I believe that the application of New York law would lead to the same result. In Fochetta v Schlackman (257 AD2d 546 [1999]), the plaintiff, a former principal of the defendant corporations, challenged the validity of the surrender of his stock in the corporations. The appeal concerned the plaintiff’s motion to compel the corporations to produce documents reflecting legal advice the entities had received prior to the plaintiffs surrender of his stock. In holding that the plaintiff was entitled to production of such materials, this Court stated (id. at 546 [citation omitted]):
“Given the extent of plaintiffs ownership interest and managerial involvement in defendant corporations prior to the disputed stock surrender, the motion court properly determined that the attorney-client privilege was not properly invoked by defendants to deny plaintiff access to otherwise privileged pre-surrender materials essential to the proof of his claims.”
Here, Greenberg and Smith, like the plaintiff in Fochetta, had extensive “managerial involvement” in the corporation with which they were formerly associated. In fact, besides being directors, Greenberg was AIG’s chairman and chief executive officer, and Smith was its chief financial officer, at the time of the transactions in question. Further, the complaint in this action alleges that Greenberg and Smith were the executives who *206caused AIG to enter into the challenged transactions, and AIG does not deny that this was the case. AIG’s contention that the Fochetta holding should be limited to closely held corporations is not persuasive; a director of a public corporation is entitled to rely on the legal advice of corporate counsel on purely corporate matters no less than a director of a closely held corporation. Accordingly, I conclude that Greenberg and Smith are entitled to review the documents in question under New York law.
Contrary to AIG’s contention, the Court of Appeals’ decision in Tekni-Plex, Inc. v Meyner & Landis (89 NY2d 123 [1996]), which is cited in Fochetta, does not require us to deny Green-berg and Smith access to the privileged documents in question. In Tekni-Plex, the Court of Appeals affirmed an order enjoining Tekni-Plex’s former outside counsel (Meyner and Landis [M&L]) from disclosing to Tekni-Plex’s former director (Tang) confidential communications between Tekni-Plex and the firm relating to environmental compliance that were generated during Tang’s tenure on Tekni-Plex’s board. The Court of Appeals made this determination on the specific ground that “the record fail[ed] to establish that M&L also represented Tang individually on these matters” (89 NY2d at 130). As commentators have observed, the basis for the Tekni-Plex result was the absence of “factual support for [Tang’s] assertion” that he was a “joint client with the corporation” (Sher and Dely, When Former Director Battles Company, NYLJ, Dec. 2, 2002, at SI, col 1). The same article noted that the Tekni-Plex decision “left open whether a director who had intimate involvement in the privileged communications at issue [as Greenberg and Smith did here] is entitled to those communications after leaving the company” (id.).

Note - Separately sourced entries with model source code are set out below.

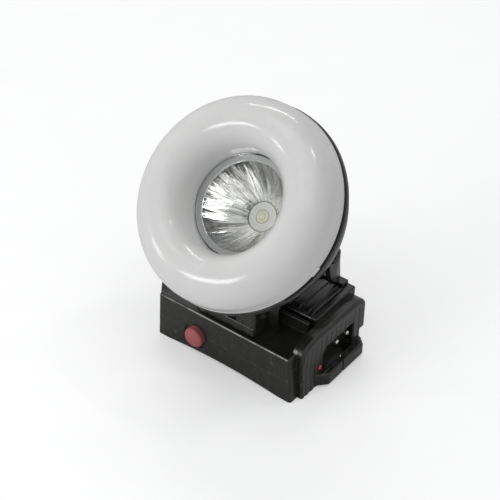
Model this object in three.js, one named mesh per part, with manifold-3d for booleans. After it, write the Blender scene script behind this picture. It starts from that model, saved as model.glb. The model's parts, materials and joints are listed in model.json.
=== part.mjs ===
// Miner's cap lamp: a flat battery base that rests against the cap, with a round
// lamp head that tilts on a yoke above it.
// Millimetres. +X to the wearer's side with the charging inlet, +Y away from the
// push button, +Z from the cap side to the light side. The origin is the middle of
// the resting plane under the base.
import * as THREE from 'three';
import { mergeVertices } from 'three/addons/utils/BufferGeometryUtils.js';
import Module from 'manifold-3d';

// Base casing
const HALF_LENGTH = 41;
const DECK_HALF_LENGTH = 39.6;
const FRONT_Y = -28.5;
const BACK_Y = 27.5;
const SEAM_Z = 12.5;
const DECK_Z = 26;
const WALL = 2;
const GAP = 0.3;
const ARCH_HALF = 34;
const ARCH_RISE = 1.9;
const CAVITY_HALF = 37.6;
const FLOOR_Z = 3.4;

// Raised end panels of the casing, their shoulders and the strap loops under them
const END_X = 43.7;
const END_FRONT_Y = -23;
const END_BACK_Y = 24.8;
const SHOULDER_Z = 31;
const SHOULDER_BACK_Z = 28.4;
const RECESS_FRONT_Y = -6.6;
const RECESS_BACK_Y = 18.3;
const SLOT_X = 40;
const LOOP_X = 48.2;
const BAR_WIDTH = 4;
const LOOP_TOP_Z = 7.4;
const LOOP_BOTTOM_Z = 0.4;

// Pods on the deck with ribbed covers, and the bars in front of them
const POD_INNER_X = 16;
const POD_OUTER_X = 37.6;
const POD_FRONT_Y = -5;
const POD_Z = 34;
const COVER_INNER_X = 19;
const COVER_OUTER_X = 34.6;
const COVER_BACK_Y = 21.7;
const COVER_SEAT_Z = 30.3;
const COVER_RIBS = 4;
const BAR_Z = 32.6;

// Push button
const BUTTON_X = -16.5;
const BUTTON_Z = 10.6;
const BUTTON_RADIUS = 5.3;
const BUTTON_DOME = 1.9;
const BUTTON_TRAVEL = 1.5;

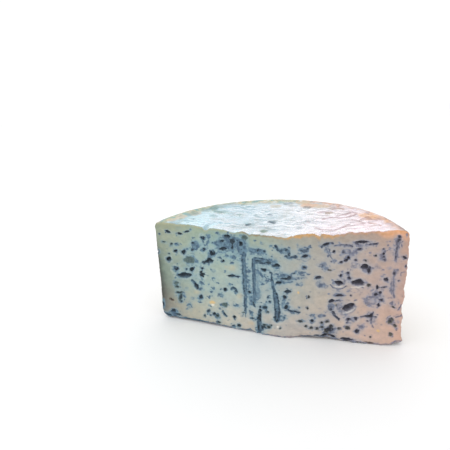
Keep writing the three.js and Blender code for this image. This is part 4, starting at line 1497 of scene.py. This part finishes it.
rough_paste = math_("ADD", 0.50, math_("MULTIPLY", math_("SUBTRACT", g_mid, 0.5), 0.30))
rough_veins = math_("ADD", rough_paste, math_("MULTIPLY", math_("MAXIMUM", m_mask, h_mask), 0.25))
rough_skin = math_("ADD", 0.62, math_("MULTIPLY", math_("SUBTRACT", g_mid, 0.5), 0.3))
wet = math_("MULTIPLY", a_gloss, ramp(g_flat, 0.28, 0.46))
rough_skin = math_("SUBTRACT", rough_skin, math_("MULTIPLY", wet, 0.34))
rm = node("ShaderNodeMix", data_type="FLOAT")
feed(rm.inputs[0], a_cut)
feed(rm.inputs[2], rough_skin)
feed(rm.inputs[3], rough_veins)
links.new(rm.outputs[0], bsdf.inputs["Roughness"])
links.new(math_("MULTIPLY", wet, 0.9), bsdf.inputs["Coat Weight"])
bsdf.inputs["Coat Roughness"].default_value = 0.16
bsdf.inputs["Coat IOR"].default_value = 1.45

# bump: crumbly cut, finely creased moist skin
b_cut = math_("ADD", math_("MULTIPLY", g_fine, 0.55), math_("MULTIPLY", grain(0.55, 2.0, 0.6, shift=0.5), 0.35))
crease = node("ShaderNodeTexVoronoi", feature="DISTANCE_TO_EDGE")
mp = node("ShaderNodeMapping")
links.new(coords, mp.inputs[0])
mp.inputs["Scale"].default_value = (0.6, 1.0, 1.0)
wob = node("ShaderNodeVectorMath", operation="ADD")
links.new(mp.outputs[0], wob.inputs[0])
nw = node("ShaderNodeTexNoise")
links.new(coords, nw.inputs["Vector"])
nw.inputs["Scale"].default_value = 260.0
sc = node("ShaderNodeVectorMath", operation="SCALE")
links.new(nw.outputs["Color"], sc.inputs[0])
sc.inputs["Scale"].default_value = 0.0030
links.new(sc.outputs[0], wob.inputs[1])
links.new(wob.outputs[0], crease.inputs["Vector"])
crease.inputs["Scale"].default_value = 200.0
b_skin = math_("ADD", math_("MULTIPLY", ramp(crease.outputs["Distance"], 0.0, 0.25), 0.22), math_("MULTIPLY", g_fine, 0.30))
bm = node("ShaderNodeMix", data_type="FLOAT")
feed(bm.inputs[0], a_cut)
feed(bm.inputs[2], b_skin)
feed(bm.inputs[3], b_cut)
bump = node("ShaderNodeBump")
bump.inputs["Strength"].default_value = 0.5
bump.inputs["Distance"].default_value = 0.0005
links.new(bm.outputs[0], bump.inputs["Height"])
links.new(bump.outputs[0], bsdf.inputs["Normal"])
out = node("ShaderNodeOutputMaterial")
links.new(bsdf.outputs[0], out.inputs["Surface"])
me.materials.append(mat)

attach(cheese, "root")
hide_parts("cheese_wedge")

# ---------------------------------------------------------------- floor, light, camera
bpy.ops.mesh.primitive_plane_add(size=60.0, location=(0, 0, 0))
floor = bpy.context.object
floor.name = "floor"
fm = bpy.data.materials.new("floor")
fm.use_nodes = True
fb_ = fm.node_tree.nodes["Principled BSDF"]
fb_.inputs["Base Color"].default_value = (0.95, 0.95, 0.95, 1)
fb_.inputs["Roughness"].default_value = 0.85
floor.data.materials.append(fm)

world = bpy.data.worlds.new("studio")
bpy.context.scene.world = world
world.use_nodes = True
bg = world.node_tree.nodes["Background"]
bg.inputs[0].default_value = (1.0, 1.0, 1.0, 1)
bg.inputs[1].default_value = 1.06


def softbox(name, at, target, size, power, colour):
    light = bpy.data.lights.new(name, "AREA")
    light.shape = "RECTANGLE"
    light.size, light.size_y = size
    light.energy = power
    light.color = colour
    o = bpy.data.objects.new(name, light)
    bpy.context.scene.collection.objects.link(o)
    at, target = Vector(at), Vector(target)
    o.location = at
    o.rotation_euler = (target - at).to_track_quat("-Z", "Y").to_euler()
    o.visible_camera = False
    return o


softbox("sheen_left", (-2.25, 2.7, 1.02), (0, 0, 0.08), (2.6, 1.3), 8.0, (0.58, 0.90, 1.0))
softbox("sheen_right", (0.15, 3.3, 1.02), (0, 0, 0.08), (2.6, 1.3), 8.0, (1.0, 0.84, 0.94))
softbox("overhead", (-0.3, 0.4, 2.2), (0, 0, 0.05), (1.6, 1.6), 2.0, (0.97, 0.99, 1.0))
softbox("left_fill", (-1.6, -1.4, 0.8), (-0.02, 0, 0.05), (1.2, 1.2), 1.6, (0.90, 0.98, 1.0))
softbox("right_fill", (1.6, -1.3, 0.7), (0.03, 0, 0.05), (1.2, 1.2), 1.6, (1.0, 0.95, 0.90))

cam = bpy.data.cameras.new("camera")
cam.sensor_width = 36.0
cam.lens = 32.0
cam.clip_start, cam.clip_end = 0.01, 20.0
camera = bpy.data.objects.new("camera", cam)
bpy.context.scene.collection.objects.link(camera)
PITCH, ROLL = math.radians(16.2515), -0.0544
ahead = Vector((-0.32377, 0.94614, 0.0)).normalized()
side = Vector((0.94614, 0.32377, 0.0)).normalized()
forward = ahead * math.cos(PITCH) + Vector((0, 0, -math.sin(PITCH)))
up0 = ahead * math.sin(PITCH) + Vector((0, 0, math.cos(PITCH)))
cx_ = side * math.cos(ROLL) + up0 * math.sin(ROLL)
cy_ = up0 * math.cos(ROLL) - side * math.sin(ROLL)
cz_ = -forward
M = Matrix(((cx_.x, cy_.x, cz_.x, 0.0642), (cx_.y, cy_.y, cz_.y, -0.33809), (cx_.z, cy_.z, cz_.z, 0.18113), (0, 0, 0, 1)))
camera.matrix_world = M
bpy.context.scene.camera = camera
bpy.context.scene.view_settings.view_transform = "Standard"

In contrast to the silence of the record in Tekni-Plex, here, both Greenberg and Smith have affirmatively alleged, in their respective answers, that they engaged in the conduct for which they are now being sued in reliance on the legal advice of AIG’s counsel, and AIG has not disputed the truth of this allegation. Further, there is no suggestion that any conflict of interest existed at the time of the subject transactions between AIG, on the one hand, and either Greenberg or Smith, on the other, that would have obligated the executives to retain separate counsel to advise them individually on such matters. In the latter regard, it is noteworthy that AIG was originally named as a defendant in this action but has since settled plaintiffs’ claims against it. Under these circumstances, affording Greenberg and *207Smith access to the documents in question is consistent with Tekni-Plex, in accord with Fochetta, and fundamentally fair.

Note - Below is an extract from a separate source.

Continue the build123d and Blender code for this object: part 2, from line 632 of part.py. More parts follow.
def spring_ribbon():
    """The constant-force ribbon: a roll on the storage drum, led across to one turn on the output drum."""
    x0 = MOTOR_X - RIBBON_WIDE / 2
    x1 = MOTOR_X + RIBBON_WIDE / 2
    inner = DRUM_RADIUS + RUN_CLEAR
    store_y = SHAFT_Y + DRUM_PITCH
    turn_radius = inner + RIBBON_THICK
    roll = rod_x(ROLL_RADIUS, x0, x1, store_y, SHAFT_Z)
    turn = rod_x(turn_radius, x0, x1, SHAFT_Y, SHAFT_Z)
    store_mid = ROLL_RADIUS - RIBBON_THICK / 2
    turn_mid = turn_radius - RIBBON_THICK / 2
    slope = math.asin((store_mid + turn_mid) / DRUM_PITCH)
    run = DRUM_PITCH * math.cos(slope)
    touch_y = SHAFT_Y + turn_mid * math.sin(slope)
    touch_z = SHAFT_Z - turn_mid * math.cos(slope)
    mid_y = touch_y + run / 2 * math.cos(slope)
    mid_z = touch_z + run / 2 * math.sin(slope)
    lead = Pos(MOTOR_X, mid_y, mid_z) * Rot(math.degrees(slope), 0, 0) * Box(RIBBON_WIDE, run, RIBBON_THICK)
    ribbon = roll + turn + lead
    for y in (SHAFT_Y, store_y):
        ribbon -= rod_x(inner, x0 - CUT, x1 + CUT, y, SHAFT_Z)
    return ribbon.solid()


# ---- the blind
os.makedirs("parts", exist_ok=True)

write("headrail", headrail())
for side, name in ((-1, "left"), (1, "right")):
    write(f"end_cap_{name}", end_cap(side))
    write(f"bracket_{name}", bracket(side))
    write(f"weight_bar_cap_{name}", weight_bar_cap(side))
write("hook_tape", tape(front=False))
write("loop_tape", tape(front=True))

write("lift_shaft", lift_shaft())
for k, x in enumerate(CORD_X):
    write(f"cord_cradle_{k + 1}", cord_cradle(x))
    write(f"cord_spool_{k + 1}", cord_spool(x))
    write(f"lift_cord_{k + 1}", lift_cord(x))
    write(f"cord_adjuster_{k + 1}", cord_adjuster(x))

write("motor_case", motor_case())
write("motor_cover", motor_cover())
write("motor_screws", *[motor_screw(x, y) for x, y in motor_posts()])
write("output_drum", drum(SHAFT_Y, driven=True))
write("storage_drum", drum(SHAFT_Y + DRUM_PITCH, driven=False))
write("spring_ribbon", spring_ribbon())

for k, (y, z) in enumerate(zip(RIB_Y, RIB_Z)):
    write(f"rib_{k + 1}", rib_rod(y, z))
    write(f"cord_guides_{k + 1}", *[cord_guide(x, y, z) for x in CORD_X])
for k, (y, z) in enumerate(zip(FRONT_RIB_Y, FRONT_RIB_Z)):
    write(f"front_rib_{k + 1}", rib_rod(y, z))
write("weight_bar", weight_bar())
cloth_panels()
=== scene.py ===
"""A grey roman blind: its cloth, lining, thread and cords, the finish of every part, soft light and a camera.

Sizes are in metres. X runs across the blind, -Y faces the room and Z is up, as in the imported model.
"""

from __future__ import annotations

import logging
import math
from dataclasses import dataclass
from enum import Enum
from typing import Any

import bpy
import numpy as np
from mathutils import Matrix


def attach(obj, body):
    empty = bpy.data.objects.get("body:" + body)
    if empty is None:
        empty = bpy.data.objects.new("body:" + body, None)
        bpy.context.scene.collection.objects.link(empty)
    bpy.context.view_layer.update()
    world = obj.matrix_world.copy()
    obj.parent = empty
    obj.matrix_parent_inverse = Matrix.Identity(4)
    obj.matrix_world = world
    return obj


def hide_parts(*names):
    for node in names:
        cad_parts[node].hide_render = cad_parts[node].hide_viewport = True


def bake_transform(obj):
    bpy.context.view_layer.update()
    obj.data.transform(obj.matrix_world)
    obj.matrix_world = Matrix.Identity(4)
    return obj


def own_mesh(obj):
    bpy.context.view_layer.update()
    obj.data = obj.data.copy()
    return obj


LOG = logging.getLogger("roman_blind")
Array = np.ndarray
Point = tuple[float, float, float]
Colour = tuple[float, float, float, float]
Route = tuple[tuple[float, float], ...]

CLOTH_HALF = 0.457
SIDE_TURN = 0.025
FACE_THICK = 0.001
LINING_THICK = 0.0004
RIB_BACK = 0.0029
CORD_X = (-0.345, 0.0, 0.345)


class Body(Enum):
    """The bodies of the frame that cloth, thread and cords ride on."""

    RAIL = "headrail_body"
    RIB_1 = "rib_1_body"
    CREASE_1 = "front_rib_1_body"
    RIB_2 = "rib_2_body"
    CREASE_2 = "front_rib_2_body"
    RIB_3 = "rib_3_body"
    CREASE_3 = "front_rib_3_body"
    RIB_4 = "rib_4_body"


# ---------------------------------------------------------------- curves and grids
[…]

It should be noted that, at this juncture, we are called upon to determine only whether Greenberg and Smith are entitled to production of the documents in question. What use, if any, the former directors may make of such documents, or of the legal advice reflected therein, in defending this action, is a question for another day.
Finally, I am not persuaded by the alternative ground Supreme Court adduced for denying the former directors’ motion, namely, that plaintiffs (the Attorney General and Superintendent of Insurance), by their “recent amendment of the complaint,” have “eliminate^] [from their case] the element of scienter which would implicate advice of counsel” as a defense (Spitzer v American Intl. Group, 2006 NY Slip Op 30372[U], *2). We need not decide whether plaintiffs could, as they claim, prevail on their causes of action under the Martin Act (General Business Law § 352-c [1] [a], [c]) and Executive Law § 63 (12), as pleaded in the amended complaint, without proving scienter. Even if we assume for the sake of argument that plaintiffs are correct on this point, documents reflecting the legal advice AIG received concerning the very transactions under attack plainly constitute “matter material and necessary” to the defense of this action under CPLR 3101 (a), a category long held to be broader than that of evidence admissible at trial (see Siegel, NY Prac § 344, at 550 [4th ed]).
Although Greenberg and Smith characterize Wechsler as a case applying New York law, the decision does not indicate which state’s law the court viewed as applicable. The corporation at issue in Wechsler was, like AIG, a Delaware corporation with its principal place of business in New York (see In re Towers Fin. Corp. Noteholders Litig., 1995 WL 571888, *2, 1995 US Dist LEXIS 21147, *5 [SD NY 1995]).